As serverless platforms continue to evolve, they're becoming suitable for a wider range of applications. Improvements in cold start performance, longer execution timeouts, and increased memory limits are expanding the types of workloads that can benefit from serverless architecture.

We're also seeing the emergence of specialized serverless offerings for specific domains, such as machine learning inference, video processing, and IoT data processing. These purpose-built solutions combine the operational benefits of serverless with optimizations for particular workloads.

Conclusion

Serverless architecture represents a significant evolution in cloud computing, offering compelling benefits in terms of operational simplicity, automatic scaling, and cost efficiency. While it introduces new challenges and considerations, the rapid pace of innovation in this space is addressing many of these limitations and expanding the range of suitable use cases.

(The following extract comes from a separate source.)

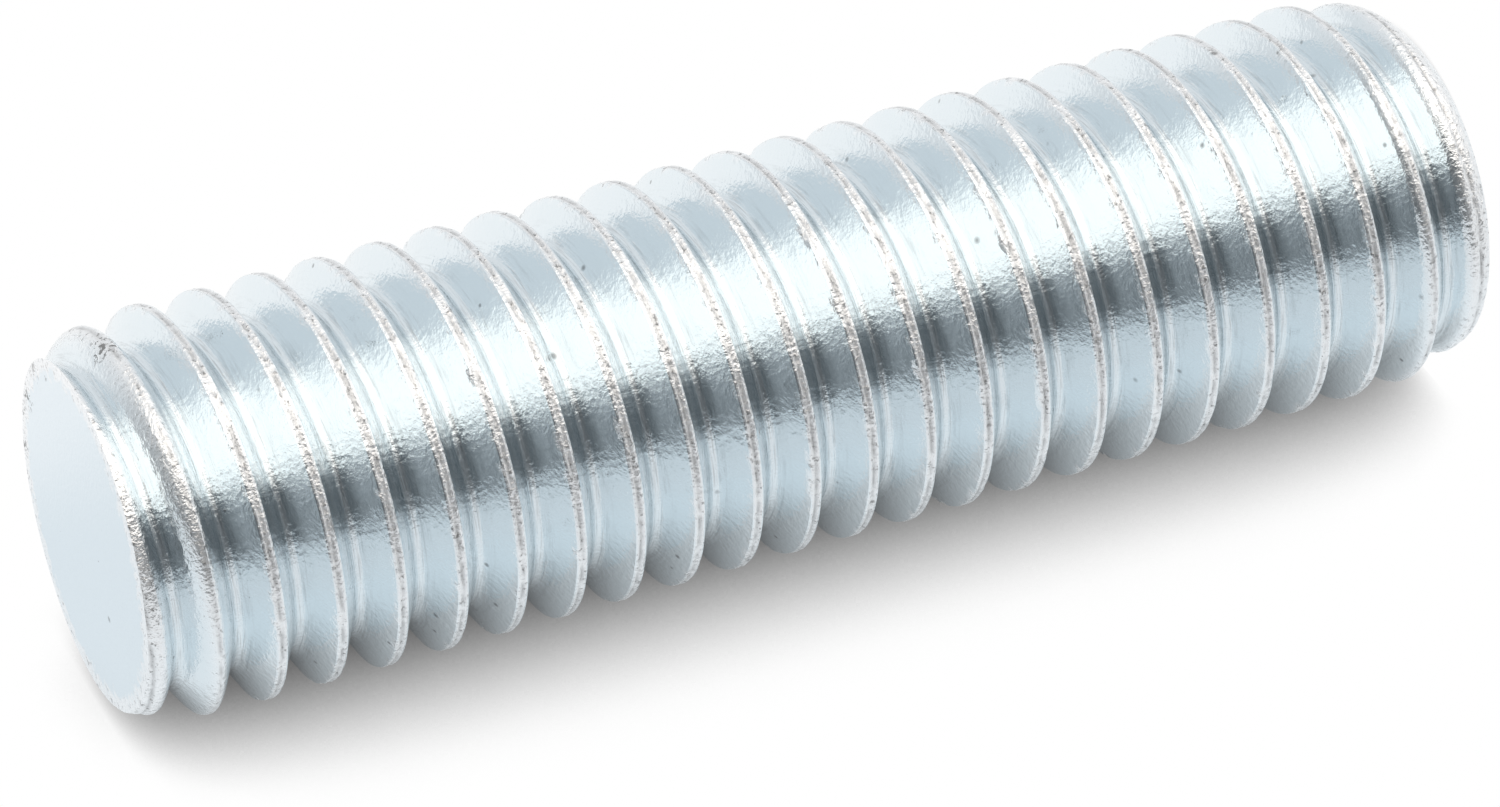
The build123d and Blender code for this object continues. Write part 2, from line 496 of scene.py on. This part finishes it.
    # Ends: a long chamfer, and a first turn whose crest the rolling has left round and broad
    fromEnd = add("ShaderNodeMath", (length, height), operation="SUBTRACT")
    fromEnd = add("ShaderNodeMath", (height, fromEnd), operation="MINIMUM")
    faceRadius = add("ShaderNodeMath", (size["Crest Radius"], size["Chamfer Depth"]), operation="SUBTRACT")
    outer = add("ShaderNodeMapRange", {"Value": fromEnd, "From Max": size["Chamfer Length"],
                                       "To Min": faceRadius, "To Max": size["Crest Radius"]})
    edge = add("ShaderNodeMapRange", {"Value": fromEnd, "From Min": size["Chamfer Length"],
                                      "From Max": size["End Reach"], "To Min": size["End Rounding"],
                                      "To Max": size["Edge Rounding"]}, interpolation_type="SMOOTHSTEP")
    radius = add("ShaderNodeMath", (groove, outer, edge), operation="SMOOTH_MIN")

    # Place round the axis, and a ragged noise along the crest
    angle = add("ShaderNodeMath", (u, 2 * pi), operation="MULTIPLY")
    cosine = add("ShaderNodeMath", (angle,), operation="COSINE")
    sine = add("ShaderNodeMath", (angle,), operation="SINE")
    around = add("ShaderNodeCombineXYZ", (cosine, sine))
    upright = add("ShaderNodeCombineXYZ", {"Z": height})
    bare = add("ShaderNodeVectorMath", (around, size["Crest Radius"], upright), operation="MULTIPLY_ADD")
    ragScale = add("ShaderNodeMath", (1.0, size["Rag Size"]), operation="DIVIDE")
    rag = add("ShaderNodeTexNoise", {"Vector": bare, "W": size["Seed"], "Detail": 2.0, "Scale": ragScale},
              noise_dimensions="4D").outputs["Fac"]

    # Crest: rolling leaves a shallow seam between two lips, which are torn here and there
    mostStray = 0.06                 # mm that the crest's edge strays
    bandShare = 0.6                  # of the rounding, each side of the crest's edge
    tornFrom, tornTo = 0.45, 0.75    # heights of the noise
    closedFrom, openFrom = 0.66, 0.40
    stray = add("ShaderNodeMapRange", {"Value": rag, "From Min": noiseLow, "From Max": noiseHigh,
                                       "To Min": -mostStray, "To Max": mostStray})
    over = add("ShaderNodeMath", (groove, outer), operation="SUBTRACT")
    over = add("ShaderNodeMath", (over, stray), operation="ADD")
    band = add("ShaderNodeMath", (edge, bandShare), operation="MULTIPLY")
    below = add("ShaderNodeMath", (band, -1.0), operation="MULTIPLY")
    crest = add("ShaderNodeMapRange", {"Value": over, "From Min": below, "From Max": band},
                interpolation_type="SMOOTHSTEP")
    torn = add("ShaderNodeMapRange", {"Value": rag, "From Min": tornFrom, "From Max": tornTo,
                                      "To Max": size["Raggedness"]}, interpolation_type="SMOOTHSTEP")
    torn = add("ShaderNodeMath", (torn, crest), operation="MULTIPLY")
    seam = add("ShaderNodeMapRange", {"Value": fromCrest, "From Min": size["Seam Width"], "From Max": 0.0},
               interpolation_type="SMOOTHSTEP")
    unbroken = add("ShaderNodeMapRange", {"Value": rag, "From Min": closedFrom, "From Max": openFrom},
                   interpolation_type="SMOOTHSTEP")
    seam = add("ShaderNodeMath", (seam, unbroken), operation="MULTIPLY")
    seam = add("ShaderNodeMath", (seam, crest), operation="MULTIPLY")
    sunk = add("ShaderNodeMath", (seam, size["Seam Depth"], torn), operation="MULTIPLY_ADD")
    radius = add("ShaderNodeMath", (radius, sunk), operation="SUBTRACT")

    # What the materials read; wound holds mm across the thread, mm along it, and nearness to the root
    grooveFrom, grooveTo = 0.36, 0.12
    weldDistance = 0.001
    inGroove = add("ShaderNodeMapRange", {"Value": fromRoot, "From Min": grooveFrom, "From Max": grooveTo})
    along = add("ShaderNodeMath", (angle, size["Crest Radius"]), operation="MULTIPLY")
    wound = add("ShaderNodeCombineXYZ", (phase, along, inGroove))
    for label, value, kind in (("crest", crest, "FLOAT"), ("seam", seam, "FLOAT"), ("rim", 1.0, "FLOAT"),
                               ("wound", wound, "FLOAT_VECTOR")):
        strip = add("GeometryNodeStoreNamedAttribute", {"Geometry": strip, "Name": label, "Value": value},
                    data_type=kind, domain="POINT")
    spot = add("ShaderNodeVectorMath", (around, radius, upright), operation="MULTIPLY_ADD")
    shaped = add("GeometryNodeSetPosition", {"Geometry": strip, "Position": spot})
    closed = add("GeometryNodeMergeByDistance", {"Geometry": shaped, "Distance": weldDistance})

    # End faces: each open rim runs in to a point on the axis
    neighbours = add("GeometryNodeInputMeshEdgeNeighbors")
    openEdge = add("ShaderNodeMath", (neighbours, 1.5), operation="LESS_THAN")
    ends = add("GeometryNodeExtrudeMesh", {"Mesh": closed, "Selection": openEdge, "Offset Scale": 0.0},
               mode="EDGES")
    inner = ends.outputs["Top"]
    level = add("ShaderNodeSeparateXYZ", (add("GeometryNodeInputPosition"),)).outputs["Z"]
    pole = add("ShaderNodeCombineXYZ", {"Z": level})
    ends = add("GeometryNodeSetPosition", {"Geometry": ends, "Selection": inner, "Position": pole})
    ends = add("GeometryNodeStoreNamedAttribute", {"Geometry": ends, "Selection": inner, "Name": "rim",
                                                   "Value": 0.0}, data_type="FLOAT", domain="POINT")
    ends = add("GeometryNodeMergeByDistance", {"Geometry": ends, "Distance": weldDistance})

    # The end faces shade flat, and sharp edges stay sharp
    levelFacing, sharpBend = 0.99, radians(32)
    facing = add("ShaderNodeSeparateXYZ", (add("GeometryNodeInputNormal"),)).outputs["Z"]
    facing = add("ShaderNodeMath", (facing,), operation="ABSOLUTE")
    onEnd = add("ShaderNodeMath", (facing, levelFacing), operation="GREATER_THAN")
    shaded = add("GeometryNodeSetShadeSmooth", {"Geometry": ends})
    shaded = add("GeometryNodeSetShadeSmooth", {"Geometry": shaded, "Selection": onEnd,
                                                "Shade Smooth": False})
    bend = add("GeometryNodeInputMeshEdgeAngle").outputs["Unsigned Angle"]
    sharp = add("ShaderNodeMath", (bend, sharpBend), operation="GREATER_THAN")
    shaded = add("GeometryNodeStoreNamedAttribute", {"Geometry": shaded, "Name": "sharp_edge",
                                                     "Value": sharp}, data_type="BOOLEAN", domain="EDGE")
    scaled = add("GeometryNodeTransform", {"Geometry": shaded, "Scale": (mm, mm, mm)})
    done = add("GeometryNodeRealizeInstances", {"Geometry": scaled})
    done = add("GeometryNodeSetMaterial", {"Geometry": done, "Material": size["Thread Material"]})
    done = add("GeometryNodeSetMaterial", {"Geometry": done, "Selection": onEnd,
                                           "Material": size["End Material"]})
    add("NodeGroupOutput", (done,))
    return tree


def makeRod():
    base = bpy.data.objects.new("rodBase", bpy.data.meshes.new("rodBase"))
    bpy.context.collection.objects.link(base)
    tree = rodTree("threadedRodTree")
    maker = base.modifiers.new("threadedRodTree", "NODES")
    maker.node_group = tree
    values = {**rodSizes, **rodCounts}
    values["Thread Material"], values["End Material"] = zincRolled(zincLook), zincCut(zincLook)
    for label in rodAngles:
        values[label] = radians(values[label])
    for item in tree.interface.items_tree:
        if item.in_out == "INPUT":
            maker[item.identifier] = values[item.name]
    bpy.context.view_layer.update()
    made = base.evaluated_get(bpy.context.evaluated_depsgraph_get())
    mesh = bpy.data.meshes.new_from_object(made)
    bpy.data.objects.remove(base)
    mesh.name = "threadedRod"
    rod = bpy.data.objects.new("threadedRod", mesh)
    bpy.context.collection.objects.link(rod)
    return rod


rod = makeRod()
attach(rod, "root")
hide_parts("threaded_rod")
rod.data.calc_loop_triangles()
print("stage: threaded rod,", len(rod.data.loop_triangles), "triangles")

Organizations considering serverless should evaluate their specific requirements and constraints, identifying which workloads are well-suited to this architecture and which might be better served by traditional approaches. In many cases, a hybrid approach that leverages serverless for appropriate components while using containers or virtual machines for others may provide the optimal balance.

As the serverless ecosystem continues to mature, we can expect to see broader adoption across industries and use cases. The organizations that successfully navigate this transition will benefit from increased agility, reduced operational overhead, and the ability to focus more of their resources on delivering value to their customers rather than managing infrastructure.